The route heads south to Brobyværk, then east to Espe, Krarup (close to Korinth and the southern Funen section described a few sections above), Kværndrup and almost to Lundeborg on Funen's east coast, but it's not time to continue to Zealand quite yet. The route continues northwest back towards Odense to Ørbæk and passes just west of Langeskov, through Munkebo and a bit on Funen's northeastern peninsula Hindsholm before turning south again to Kerteminde, 55 Nyborg and the Great Belt Bridge.
Western and Northern Zealand
Back on Zealand 56 Korsør is the first city right after the bridge. From there, the route heads south along the coast to 57 Skælskør, then east (further along the coast) to Bisserup and north to Fuglebjerg and 58 Sorø. After a jump east to Fjennislev, the journey continues west towards Høng, but just before that town it turns north, circles Lake Tissø on the eastern shore and goes to 59 Kalundborg.
Up next: the 60 Odsherred peninsula. The route more or less follows the peninsula's west coast going north to 61 Nykøbing Sjælland, then turns south by following the east coast for a short bit, and goes via Jyderup and Ugerløse and back north to 62 Holbæk. Going east, it again goes quite close to Roskilde which the Marguerite Route passed through at the beginning of this itinerary. From there, the route follows the Hornsherred peninsula to 63 Frederikssund.

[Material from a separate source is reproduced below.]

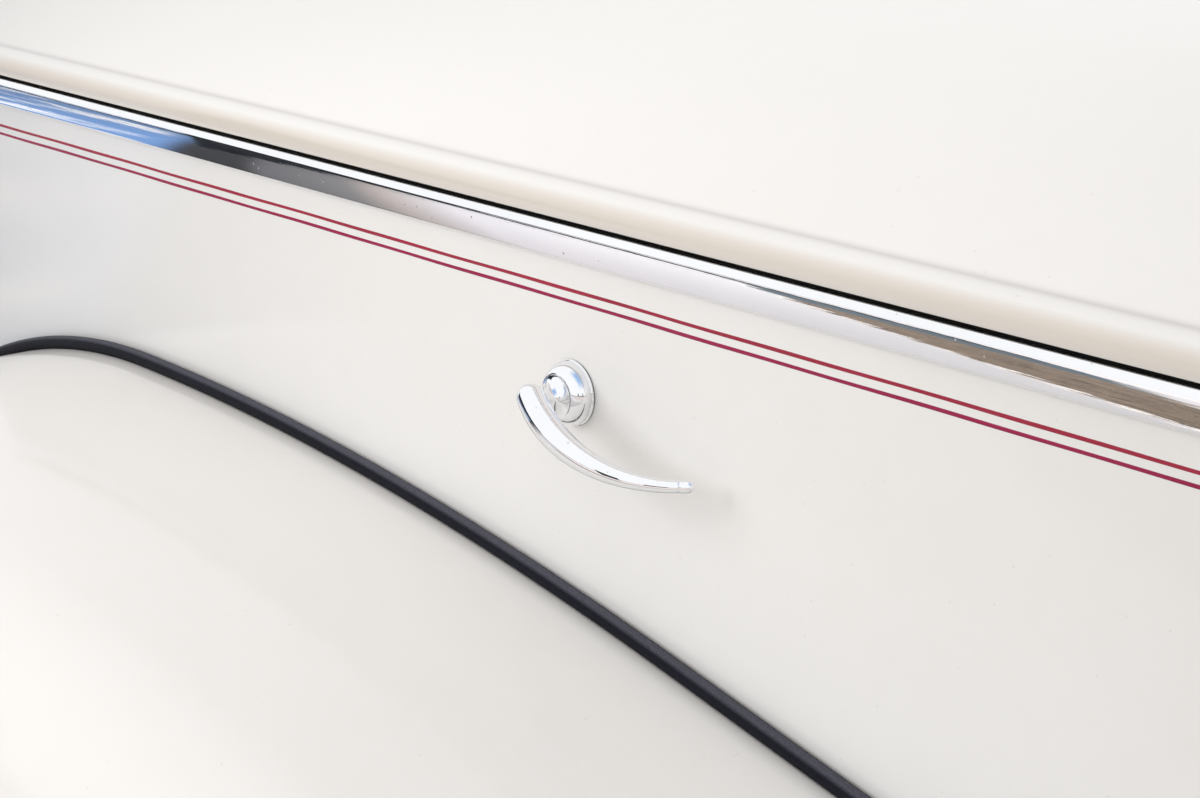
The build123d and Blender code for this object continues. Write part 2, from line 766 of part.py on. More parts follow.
def splash_panel():
    # A plate across the wing behind the wheel, cut to the inside of the wing.
    curve = wing_curve(wing_skin + seat_gap)
    first, last = curve[0] @ 0, curve[-1] @ 1
    low = -wing_side_depth - 3 * splash_lap
    room = make_face(curve + [Polyline((last.X, last.Y), (last.X, low), (first.X, low), (first.X, first.Y))])
    across = (seat_gap + wing_skin - wing_side_width, wing_flange_y - wing_skin - seat_gap)
    plate = block((splash_x - splash_skin, splash_x), across, (sill_z + splash_lap, 0))
    upper = plate & carried(room)
    below = wing_height(splash_x, wing_side_depth) - splash_lap
    lower = block((splash_x - splash_skin, splash_x), across, (sill_z + splash_lap, below))
    toe_top = wing_height(splash_x, flange_depth + flange_cover) - splash_lap
    toe = block((splash_x - splash_skin, splash_x), (across[1], panel_skin), (valance_bottom_z, toe_top))
    return upper + lower + toe


pieces = {
    "wing": wing,
    "wing_piping": wing_piping,
    "wing_stays": wing_stays,
    "splash_panel": splash_panel,
    "inner_valance": inner_valance,
    "side_panel": side_panel,
    "side_moulding": side_moulding,
    "side_stiffener": side_stiffener,
    "rear_arch": rear_arch,
    "front_arch": front_arch,
    "landing_tapes": landing_tapes,
    "lid_seal": lid_seal,
    "centre_rail": centre_rail,
    "hinge_pin": hinge_pin,
    "base_gasket": base_gasket,
    "handle_base": handle_base,
    "latch_bearing": latch_bearing,
    "lock_guides": lock_guides,
    "bonnet_lid": lid_skin_panel,
    "lid_edge_rail": lid_edge_rail,
    "lid_bows": lid_bows,
    "lid_catches": lid_catches,
    "hinge_leaf": hinge_leaf,
    "handle_lever": handle_lever,
    "spindle": spindle,
    "crank": crank,
    "lock_bar": lock_bar,
}

os.makedirs("parts", exist_ok=True)
for name, make in pieces.items():
    piece = Pos(0, -bolt_inset, 0) * make()
    piece.label = name
    export_step(piece, f"parts/{name}.step")
    print(f"{name}: {len(piece.solids())} solids, {piece.volume / 1000:.1f} cm3")
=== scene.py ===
import bpy
import bmesh
import numpy as np
from mathutils import Matrix, Vector


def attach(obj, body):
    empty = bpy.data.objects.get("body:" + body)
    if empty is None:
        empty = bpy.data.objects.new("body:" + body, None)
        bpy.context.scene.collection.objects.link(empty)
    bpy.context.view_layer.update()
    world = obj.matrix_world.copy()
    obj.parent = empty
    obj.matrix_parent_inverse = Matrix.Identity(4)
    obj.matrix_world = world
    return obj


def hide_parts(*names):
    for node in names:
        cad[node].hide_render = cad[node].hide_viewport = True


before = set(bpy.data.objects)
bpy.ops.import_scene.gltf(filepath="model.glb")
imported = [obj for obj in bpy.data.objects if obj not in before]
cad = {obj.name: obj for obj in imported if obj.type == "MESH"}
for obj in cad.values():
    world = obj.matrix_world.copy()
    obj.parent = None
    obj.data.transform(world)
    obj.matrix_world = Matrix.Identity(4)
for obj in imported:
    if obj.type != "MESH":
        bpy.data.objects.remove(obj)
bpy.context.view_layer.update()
print("frame loaded:", len(cad), "nodes")

# Pieces are worked out in millimetres from the side panel's outer face, at the lever's height: X rearward,
# Y inboard and Z up. panelFace is where that face lies in the row frame.
panelFace = -0.025
handleX = -520

view = {"place": (0.6142, -0.9490, 0.4235), "azimuth": 50.19, "elevation": 16.31, "lens": 73.5}


def newObject(name, data):
    thing = bpy.data.objects.new(name, data)
    bpy.context.scene.collection.objects.link(thing)
    return thing


# Looks back along azimuth and elevation, which point from the object to the camera.
def makeCamera():
    a, e = np.radians(view["azimuth"]), np.radians(view["elevation"])
    back = Vector((np.sin(a) * np.cos(e), -np.cos(a) * np.cos(e), np.sin(e)))
    right = Vector((np.cos(a), np.sin(a), 0))
    up = back.cross(right)
    data = bpy.data.cameras.new("camera")
    data.lens, data.sensor_width = view["lens"], 36
    data.clip_start, data.clip_end = 0.02, 60
    camera = newObject("camera", data)
    turn = Matrix((right, up, back)).transposed().to_4x4()
    camera.matrix_world = Matrix.Translation(view["place"]) @ turn
    bpy.context.scene.camera = camera


makeCamera()
print("camera made")


# Coordinates that broadcast against each other, as one grid of points.
def stacked(*parts):
    return np.stack(np.broadcast_arrays(*parts), -1)


# Angles evenly around a circle.
def fullTurn(steps):
    return np.linspace(0, 2 * np.pi, steps, endpoint=False)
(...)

Keeping north, the route goes to 64 Frederiksværk, clockwise around Arresø, and through Kongernes Nordsjælland National Park to the city of 65 Hillerød. From there, the route continues to 66 Fredensborg and 67 Elsinore.
The final stretch follows Zealand's east coast as far as Charlottenlund in the Northern suburbs of Copenhagen, then turns northwest (inland) going through the districts of Hjortekær and Virum, then heads back to Gentofte and the coast, through Østerbro and back to Indre By. After passing through virtually all of Denmark except Bornholm, the route is back where it started.